At the Department of Energy's Pacific Northwest National Laboratory, our biofuels research explores many homegrown fuel feedstocks, including algae.
Our scientists are identifying strains that are especially good at converting sunlight and carbon dioxide into biomass rich in energy and storing it in natural oils.
Using a PNNL-developed process, those oils can then be extracted and converted into biocrude oil — a substitute for liquid fossil fuels.
This process is based on hydrothermal liquefaction, which uses high temperature and pressure to make the conversion possible in a matter of minutes versus the millions of years it would take in nature.
Part of algae's promise is its production potential. According to DOE, algae could eventually produce up to 60 times more oil per acre than land-based plants such as canola or soybeans.
Looking to meet industry's needs to maximize production, reduce costs and maintain a steady supply, PNNL leads a consortium that is seeking the most productive algae for a given environment.
This consortium brings together the capabilities and expertise of several national laboratories, including PNNL, Los Alamos, Sandia and the National Renewable Energy Laboratory, in partnership with universities and industry researchers.
With support from DOE's Office of Energy Efficiency and Renewable Energy, the team is testing different algae under various conditions to identify the best strains. They also are looking at ways to increase productivity and develop more energy-efficient practices.

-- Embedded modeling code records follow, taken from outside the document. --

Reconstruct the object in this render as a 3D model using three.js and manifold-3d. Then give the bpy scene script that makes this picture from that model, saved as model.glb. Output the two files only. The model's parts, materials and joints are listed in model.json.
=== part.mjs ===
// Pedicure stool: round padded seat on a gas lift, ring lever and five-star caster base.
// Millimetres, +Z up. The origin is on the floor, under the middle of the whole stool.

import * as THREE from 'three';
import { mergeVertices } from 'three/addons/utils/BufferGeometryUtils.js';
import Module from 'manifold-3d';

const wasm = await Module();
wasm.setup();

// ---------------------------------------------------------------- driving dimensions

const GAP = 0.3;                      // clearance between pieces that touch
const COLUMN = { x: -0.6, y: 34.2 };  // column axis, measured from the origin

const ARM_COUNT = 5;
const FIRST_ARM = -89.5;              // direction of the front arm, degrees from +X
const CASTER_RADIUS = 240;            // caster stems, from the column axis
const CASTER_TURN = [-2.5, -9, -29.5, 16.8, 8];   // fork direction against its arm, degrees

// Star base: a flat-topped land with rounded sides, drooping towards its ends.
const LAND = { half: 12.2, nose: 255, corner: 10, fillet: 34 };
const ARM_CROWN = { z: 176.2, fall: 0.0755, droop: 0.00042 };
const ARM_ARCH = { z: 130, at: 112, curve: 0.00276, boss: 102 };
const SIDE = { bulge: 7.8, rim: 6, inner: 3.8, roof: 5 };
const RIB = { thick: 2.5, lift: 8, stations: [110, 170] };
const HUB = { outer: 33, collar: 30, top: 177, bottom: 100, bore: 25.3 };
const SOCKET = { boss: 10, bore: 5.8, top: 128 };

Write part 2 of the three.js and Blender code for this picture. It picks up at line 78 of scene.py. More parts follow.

The team's evaluation process begins with studying different strains' tolerance to temperature and salinity in incubators.
They evaluate growth rates using state-of-the-art bioreactors that simulate outdoor ponds and seasonal conditions. They explore resistance to bio-contaminants found in ponds. And finally, they measure biomass productivity in outdoor ponds.
To date, the researchers have evaluated more than 50 algae strains obtained from culture collections, universities or commercial companies involved in algae biofuels research.
So far, three strains have emerged as being worthy of further research, with one achieving a DOE target for algae productivity six years ahead of schedule when grown outdoors for an entire growing season.
The multi-laboratory team also cultivated the top winter strain and top summer strain in outdoor ponds in Arizona throughout the year using crop rotation and achieved a 50 percent increase in annual biomass productivity in the last two years.
The ingenuity of our scientists is supported by some unique capabilities at our Marine Sciences Laboratory in Sequim.
These include small-scale, indoor bioreactors where temperature and lighting can be adjusted to mimic the climate and environmental conditions of outdoor algae ponds anywhere in the world.
Using this facility for initial screening is quicker and less expensive than testing all the strains at the outdoor algae testbed at Arizona State University that is used in the final stages of evaluation.
While we are still years away from industrial-scale cultivation plants and commercial biorefineries, this research demonstrates algal biofuels are moving closer to becoming an economically viable alternative to existing fuels.
Algal biofuels also would help remove carbon dioxide from the atmosphere, offering an important environmental benefit.
Looking ahead, the PNNL-led team will research growth-promoting molecules to increase biomass productivity as well as continue testing additional algae strains.
The team also will focus on making algal biofuels more cost-competitive with liquid fossil fuels so that they can win in the marketplace.
It may be hard to believe that tiny microorganisms - not that different than the green slime one tries to prevent from growing in a swimming pool - may one day fuel our planes, trains and automobiles.
The next time you see some yucky scum, perhaps you will see it in a different light.
Published: January 27, 2020